Who is Maurer in the Maurer-Cartan form? --romanm (talk) 21:22, 19 August 2005 (UTC)

## If G is embedded n GL(n)

We know that ${\displaystyle \omega :T_{g}G\rightarrow T_{e}G}$. Quoting from the article, "If G is embedded in GL(n), then ${\displaystyle \omega =g^{-1}dg}$."

This definition confused me for a while. As one would correctly assume, the first ${\displaystyle g}$ is really ${\displaystyle L_{g}}$, left multiplication by ${\displaystyle g}$. However, the ${\displaystyle g}$ in ${\displaystyle dg}$ is not ${\displaystyle L_{g}}$, but rather a (local) function ${\displaystyle R^{k}\rightarrow R^{n^{2}}}$, where ${\displaystyle k}$ is the dimension of ${\displaystyle G}$. Thus ${\displaystyle dg}$ is essentially the identity map ${\displaystyle T_{g}G\rightarrow T_{g}G}$, since ${\displaystyle g}$ in this case takes any point in ${\displaystyle G}$ (viewed in ${\displaystyle R^{k}}$) to itself (now viewed in ${\displaystyle R^{n^{2}}}$).

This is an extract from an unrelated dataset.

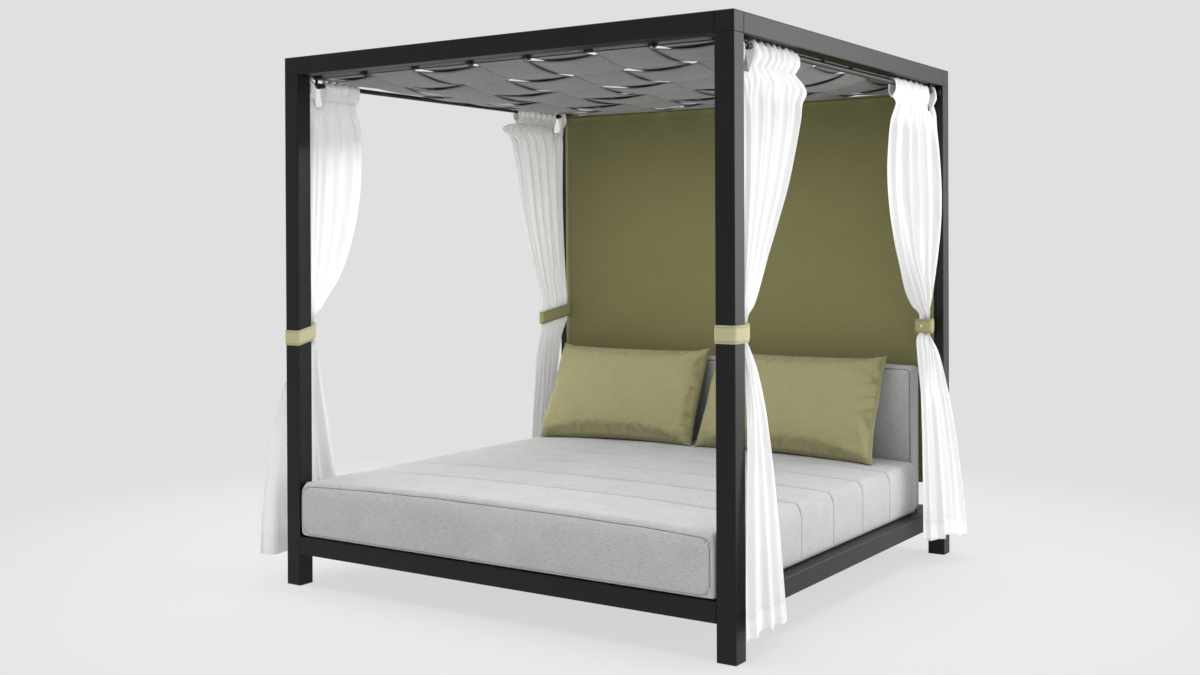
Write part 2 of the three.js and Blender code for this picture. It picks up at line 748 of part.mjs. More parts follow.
function flipped(geometry) {
  const index = geometry.index.array;
  for (let first = 0; first < index.length; first += 3) {
    [index[first + 1], index[first + 2]] = [index[first + 2], index[first + 1]];
  }
  return geometry;
}

// Curtains: one grid of points a curtain, from the back of its rod pocket over the rod to the hem
function curtainRows(corner) {
  const { end, header, waist, tieRise, tieZ, edge, hemReach, hemFrom, hemZ } = corner;
  const start = hookFromPost + hookPlateLength / 2 + pocketFromHook;
  const rodX = postCentreX;
  const waistX = tieCentreX(end);
  const stitchZ = curtainRodZ - pocketDrop;
  const halfBand = tieHeight / 2 + Math.abs(tieRise) / 2 + bundleClearance * 2;
  const foldInTie = (distance) => tieHalfAt(corner, distance) - bundleClearance - curtainThickness / 2;
  const nearFold = foldInTie(curtainFromPost);
  const farFold = foldInTie(waist);
  const row = (z, from, to, nearX, farX, folds) => ({ z, from, to, nearX, farX, folds });
  const pocket = (dx, z, fold) => row(z, start, header, rodX + dx, rodX + dx, [fold, fold]);
  const upper = upperRowShares.map((share, index) => {
    const x = mix(rodX, waistX, share) + openOutset * upperOutsetShares[index];
    const from = mix(start, curtainFromPost, upperNearShares[index]);
    const to = mix(waist, header, edge[index]);
    return row(mix(stitchZ, tieZ + halfBand, share), from, to, x, x,
      [mix(openFoldDepth, nearFold, share), mix(openFoldDepth, farFold, share)]);
  });
  const waistRows = [halfBand, -halfBand].map((dz) => {
    return row(tieZ + dz, curtainFromPost, waist, waistX, waistX, [nearFold, farFold]);
  });
  const lower = lowerRowShares.map((share, index) => {
    const flare = lowerFlareShares[index];
    return row(
      mix(tieZ - halfBand, hemZ, share),
      mix(curtainFromPost, hemFrom, lowerNearShares[index]),
      mix(waist, curtainFromPost + hemSpread, share),
      mix(waistX, hemReach - hemFoldDepth, flare),
      mix(waistX, frameWidth / 2 + hemInnerOutset + hemFoldDepth, flare),
      [mix(nearFold, hemFoldDepth, share), mix(farFold, hemFoldDepth, share)],
    );
  });
  return [
    pocket(pocketSeamHalfGap, stitchZ, headerFoldDepth),
    pocket(pocketRadius, curtainRodZ, pocketRuffle),
    pocket(0, curtainRodZ + pocketRadius + pocketRuffle, 0),
    pocket(-pocketRadius, curtainRodZ, pocketRuffle),
    pocket(-pocketSeamHalfGap, stitchZ, headerFoldDepth),
    ...upper,
    ...waistRows,
    ...lower,
  ];
}

function addCurtains() {
  corners.forEach((corner) => {
    const { name, side, end } = corner;
    const columns = curtainFolds * curtainStepsPerFold;
    const grid = curtainRows(corner).map((row) => Array.from({ length: columns + 1 }, (_, column) => {
      const share = column / columns;
      const fold = row.folds[0] + (row.folds[1] - row.folds[0]) * share;
      const wave = fold * Math.sin(2 * Math.PI * curtainFolds * share);
      const x = row.nearX + (row.farX - row.nearX) * share + wave;
      const y = postInnerY - row.from - (row.to - row.from) * share;
      return new THREE.Vector3(side * x, end * y, row.z);
    }));
    addPiece(`curtain_${name}`, thickened(grid, curtainThickness), 'curtain');
  });
}

// Mattress: rings across its width, one at each station along its length
function mattressRing(y, inset, lift, crown) {
  const half = mattressHalfWidth - inset;
  const top = deckRest + mattressEdgeHeight - inset;
  const bottom = deckRest + lift;
  const cornerShare = 1 - Math.SQRT1_2;
  const low = mattressBottomRadius;
  const high = mattressTopRadius;
  const rightSide = [
    [half - low, bottom],
    [half - low * cornerShare, bottom + low * cornerShare],
    [half, bottom + low],
    [half, top - high],
    [half - high * cornerShare, top - high * cornerShare],
    [half - high, top],
  ];
  const across = crownShares.map((share) => [share * (half - high), top + crown * (1 - share ** 2)]);
  const leftSide = rightSide.map(([x, z]) => [-x, z]).reverse();
  return [...rightSide, ...across, ...leftSide].map(([x, z]) => new THREE.Vector3(x, y, z));
}

// Offsets along and inwards for the rounding at the end of a cushion, from its end face inwards
function endRounding(radius) {
  return Array.from({ length: endSteps + 1 }, (_, step) => {
    const angle = (quarterTurn * step * degree) / endSteps;
    return { along: radius * (1 - Math.cos(angle)), inset: radius * (1 - Math.sin(angle)) };
  });
}

function addMattress() {
  const firstSeam = mattressFront + firstSeamFromFront;
  const lastSeam = mattressRear - lastSeamFromRear;
  const seams = Array.from({ length: seamCount }, (_, index) => {
    return firstSeam + ((lastSeam - firstSeam) * index) / (seamCount - 1);
  });
  const borders = [mattressFront, ...seams, mattressRear];
  const rings = [];
  const ends = endRounding(mattressEndRadius);
  ends.forEach(({ along, inset }) => {
    rings.push(mattressRing(mattressFront + along, inset, inset, mattressCrown));
  });
  for (let index = 1; index < borders.length; index += 1) {
    const middle = (borders[index - 1] + borders[index]) / 2;
    rings.push(mattressRing(middle, 0, 0, mattressCrown + channelCrown));
    if (index < borders.length - 1) {
      rings.push(mattressRing(borders[index] - seamHalfWidth, 0, 0, mattressCrown));
      rings.push(mattressRing(borders[index], seamDepth, 0, mattressCrown));
      rings.push(mattressRing(borders[index] + seamHalfWidth, 0, 0, mattressCrown));
    }
  }
  [...ends].reverse().forEach(({ along, inset }) => {
    rings.push(mattressRing(mattressRear - along, inset, inset, mattressCrown));
  });
  addPiece('mattress', lofted(rings), 'cushion');
}

// Backrest: upright rings, one at each station along its width
function addBackrest() {
  const halfY = backrestThickness / 2;
  const halfZ = backrestHeight / 2;
  const ringAt = (x, inset, crown) => {
    const flatZ = halfZ - backrestCornerRadius;
    const outline = roundedOutline(halfY - inset, halfZ - inset, backrestCornerRadius - inset, endSteps);
    const perCorner = endSteps + 1;
    const bulge = (sign) => crownShares.map((share) => new THREE.Vector2(
      sign * (halfY - inset + crown * (1 - share ** 2)),
      -sign * share * flatZ,
    ));
    const points = [
      ...outline.slice(0, 2 * perCorner),
      ...bulge(-1),
      ...outline.slice(2 * perCorner),
      ...bulge(1),
    ];
    return points.map((point) => new THREE.Vector3(x, backrestCentreY + point.x, deckRest + halfZ + point.y));
  };
  const ends = endRounding(backrestEndRadius);
  const rings = [
    ...ends.map(({ along, inset }) => ringAt(-backrestHalfWidth + along, inset, 0)),
    ...backrestStationShares.map((share) => ringAt(share * backrestHalfWidth, 0, backrestCrown)),
    ...[...ends].reverse().map(({ along, inset }) => ringAt(backrestHalfWidth - along, inset, 0)),
  ];
  addPiece('backrest', lofted(rings), 'cushion');
}

// Pillows: a front and a back face that meet along the drawn-in edges
function pillowBody(centreX) {
  const place = (index, count) => -Math.cos((Math.PI * index) / count);
  const lean = pillowLean * degree;
  const footY = backrestFront - pillowFootFromBackrest;
  const footZ = deckRest + mattressEdgeHeight + mattressCrown + channelCrown + pillowFootRise;
  const points = [];
  const indexOf = new Map();
  const pointIndex = (face, row, column) => {
    const onEdge = row === 0 || row === pillowRows || column === 0 || column === pillowColumns;
    const key = `${onEdge ? 0 : face},${row},${column}`;
    if (!indexOf.has(key)) {
      const across = place(column, pillowColumns);
      const up = place(row, pillowRows);
      const x = across * (pillowWidth / 2 - pillowPinch * (1 - up ** 2));
      const height = pillowHeight / 2 + up * (pillowHeight / 2 - pillowPinch * (1 - across ** 2));
      const fullness = ((1 - across ** 2) * (1 - up ** 2)) ** pillowRoundnessShare;
      const depth = onEdge ? 0 : (face * fullness * pillowThickness) / 2;
      indexOf.set(key, points.length);
      points.push(new THREE.Vector3(
        centreX + x,
        footY + height * Math.sin(lean) + depth * Math.cos(lean),
        footZ + height * Math.cos(lean) - depth * Math.sin(lean),
      ));
    }
    return indexOf.get(key);
  };
  const triangles = [];
  [1, -1].forEach((face) => {
    for (let row = 0; row < pillowRows; row += 1) {
      for (let column = 0; column < pillowColumns; column += 1) {
        const a = pointIndex(face, row, column);
        const b = pointIndex(face, row, column + 1);
        const c = pointIndex(face, row + 1, column + 1);
        const d = pointIndex(face, row + 1, column);
        const sameHalf = (row < pillowRows / 2) === (column < pillowColumns / 2);
        const pair = sameHalf ? [[a, b, c], [a, c, d]] : [[a, b, d], [b, c, d]];
        pair.forEach(([p, q, r]) => triangles.push(face > 0 ? [p, q, r] : [p, r, q]));
      }
    }
  });
  return bodyFrom(points, triangles);
}

addCorners();
addBeamsAndRails();
addDeck();
addCanopyRods();
addStraps();
addRearPanel();
addCurtainRods();
addCurtains();
addTies();
addMattress();
addBackrest();
addPiece('pillow_left', pillowBody(pillowLeftCentre), 'pillow');
addPiece('pillow_right', pillowBody(pillowRightCentre), 'pillow');

export default daybed;
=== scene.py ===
# Outdoor daybed with a woven canopy: the cloth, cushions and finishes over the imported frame.
# Metres, +Z up, foot end at -Y, origin on the floor under the middle of the frame.
import bpy
import math
from functools import partial
from mathutils import Matrix, Vector, noise


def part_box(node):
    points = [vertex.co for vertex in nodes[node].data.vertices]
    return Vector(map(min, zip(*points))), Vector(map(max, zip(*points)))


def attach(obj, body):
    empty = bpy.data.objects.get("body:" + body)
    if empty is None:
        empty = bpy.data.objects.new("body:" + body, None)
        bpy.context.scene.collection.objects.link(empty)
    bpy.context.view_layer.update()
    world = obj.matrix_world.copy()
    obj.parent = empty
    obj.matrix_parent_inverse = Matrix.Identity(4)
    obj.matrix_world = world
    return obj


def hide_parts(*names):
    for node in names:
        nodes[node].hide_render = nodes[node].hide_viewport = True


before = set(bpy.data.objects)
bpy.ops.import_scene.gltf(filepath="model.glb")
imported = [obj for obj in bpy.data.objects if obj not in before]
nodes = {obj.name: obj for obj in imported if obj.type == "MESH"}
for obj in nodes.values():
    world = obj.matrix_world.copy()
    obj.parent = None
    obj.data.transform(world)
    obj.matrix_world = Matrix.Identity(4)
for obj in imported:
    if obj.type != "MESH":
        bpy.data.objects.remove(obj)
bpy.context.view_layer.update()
cornerNames = ["front_left", "front_right", "back_right", "back_left"]

# places that the frame gives
postLow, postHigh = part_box("post_front_right")
postInner, postWidth = postLow.x, postHigh.x - postLow.x
rodLow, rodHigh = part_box("curtain_rod_right")
rodPlane = (rodLow.x + rodHigh.x) / 2
rodHeight = (rodLow.z + rodHigh.z) / 2


# small tools

def clamp(value, low=0.0, high=1.0):
    return max(low, min(high, value))


def smooth(value):
    t = clamp(value)
    return t * t * (3 - 2 * t)


def mix(a, b, share):
    return a + (b - a) * share


def bell(distance, width):
    # 1 at no distance, dying away softly over about the width
    return math.exp(-(distance / width) ** 2)


def ridge(distance, half):
    # 1 at no distance, falling straight to 0 at half
    return max(0.0, 1 - abs(distance) / half)


def wander(x, y, z):
    # smooth noise from -1 to 1, the same in every run
    return noise.noise(Vector((x, y, z)))


def keyed(keys, place):
    # a smooth curve through (place, value) keys that rise in place
    if place <= keys[0][0]:
        return keys[0][1]
    if place >= keys[-1][0]:
        return keys[-1][1]

    def slope(i):
        before, after = keys[max(i - 1, 0)], keys[min(i + 1, len(keys) - 1)]
        return (after[1] - before[1]) / (after[0] - before[0])

    i = next(i for i in range(len(keys) - 1) if place <= keys[i + 1][0])
    (x0, y0), (x1, y1) = keys[i], keys[i + 1]
    h = x1 - x0
    t = (place - x0) / h
    return ((2 * t ** 3 - 3 * t ** 2 + 1) * y0 + (t ** 3 - 2 * t ** 2 + t) * h * slope(i)
            + (3 * t ** 2 - 2 * t ** 3) * y1 + (t ** 3 - t ** 2) * h * slope(i + 1))


def linked(name, data):
    obj = bpy.data.objects.new(name, data)
    bpy.context.scene.collection.objects.link(obj)
    return obj


def meshObject(name, points, faces):
    mesh = bpy.data.meshes.new(name)
    mesh.from_pydata([tuple(p) for p in points], [], faces)
    mesh.polygons.foreach_set("use_smooth", [True] * len(mesh.polygons))
    mesh.update()
    return linked(name, mesh)


def gridFaces(rows, columns, closed=False):
    last = columns if closed else columns - 1
    return [(r * columns + c, r * columns + (c + 1) % columns,
             (r + 1) * columns + (c + 1) % columns, (r + 1) * columns + c)
            for r in range(rows - 1) for c in range(last)]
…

If we were to interpret (incorrectly, as I had) the second ${\displaystyle g}$ also as ${\displaystyle L_{g}}$, then ${\displaystyle dg}$ would denote a map ${\displaystyle dg:T_{h}G\rightarrow T_{gh}G}$, in which case the composite ${\displaystyle g^{-1}dg}$, evaluated at the point ${\displaystyle g}$, would be a map from ${\displaystyle T_{g}G\rightarrow T_{g}G\neq T_{e}G}$ (unless ${\displaystyle g=e}$).

You can regard it as a formal identity in Rn x n, so that g = (xij) and dg = (dxij). This is useful for concrete calculations. More formally, g-1 is ${\displaystyle (L_{g^{-1}})_{*}}$, and dg is the identity map of the tangent space. Silly rabbit 23:37, 16 June 2006 (UTC)

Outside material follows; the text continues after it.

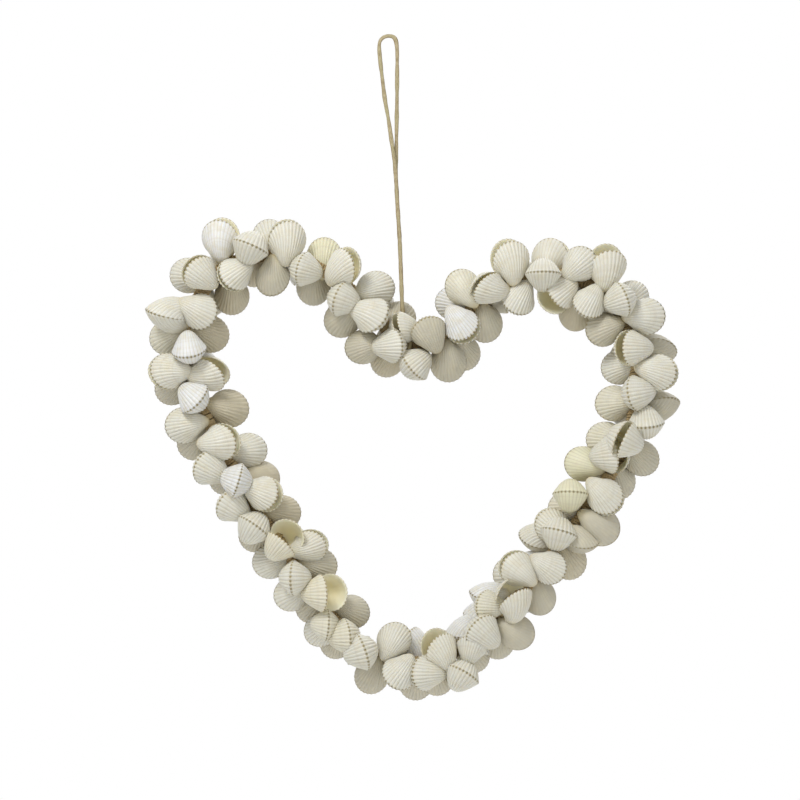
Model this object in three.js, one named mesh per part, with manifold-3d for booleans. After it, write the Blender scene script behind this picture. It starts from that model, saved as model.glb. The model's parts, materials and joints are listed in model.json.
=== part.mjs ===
// A hanging heart-shaped wreath of cockle shells.
//
// Millimetres, +Z up. The wreath hangs in the XZ plane and is seen from -Y.
// The origin is the hang point: the middle of the top bend of the loop, on its inner side.
// Every cockle is a pair of ribbed valves that meet at the hinge. Its hinge sits on a heart-shaped
// ring that is wound with twine, and its mouth points away from the ring. The cockles are glued in
// small bunches, and each bunch is one solid. The ring, the loop and the knot are solids too.
import * as THREE from 'three';
import { mergeVertices } from 'three/addons/utils/BufferGeometryUtils.js';
import Module from 'manifold-3d';

const wasm = await Module();
wasm.setup();

// Driving dimensions, millimetres.
const SHELL_LENGTH = 23.5;      // hinge line to the far margin, of a cockle of size 1
const HALF_LENGTH = 0.47;       // hinge to the middle of the shell, as a share of its length
const RING_RADIUS = 4.6;        // the wound ring
const RING_SIDES = 6;
const RING_STEPS = 1;           // steps between two control points of the ring
const TIP_RADIUS = 5;           // distance of a hinge from the middle of the ring
const GAP = 0.32;               // clear space between two separate solids
const OPEN_GAPE = 8;            // degrees: from here on the mouth is modelled open
const CORD = 2.4;               // thickness of the loop
const CORD_SIDES = 8;
const KNOT_HALF = 4.2;          // the knot covers this much of the ring each side of the cleft
const KNOT_RADIUS = 7.4;
const CLEARANCE = 11;           // least distance from the middle of a shell to the middle of the ring
const BACK_COUNT = 46;          // shells on the back of the ring, evenly spaced
const BACK_SIZE = 0.98;
const BACK_SWING = 16;          // degrees that the shells on the back lean to either side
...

## A Simpler Characterization of the Cartan-Maurer Form

A much simpler way of describing (and understanding) the Cartan-Maurer form should be incorporated into the article. The group quotient (${\displaystyle Q_{g}(h)=g^{-1}h}$) extends to a quotient operation on the tangent spaces through its differential map ${\displaystyle g^{-1}v={Q_{g}}_{*}(v)}$. This is the algebraic generalization of the Cartan-Maurer Form; which is the special case of this operation restricted to tangent vectors ${\displaystyle v\in T_{g}(G)}$.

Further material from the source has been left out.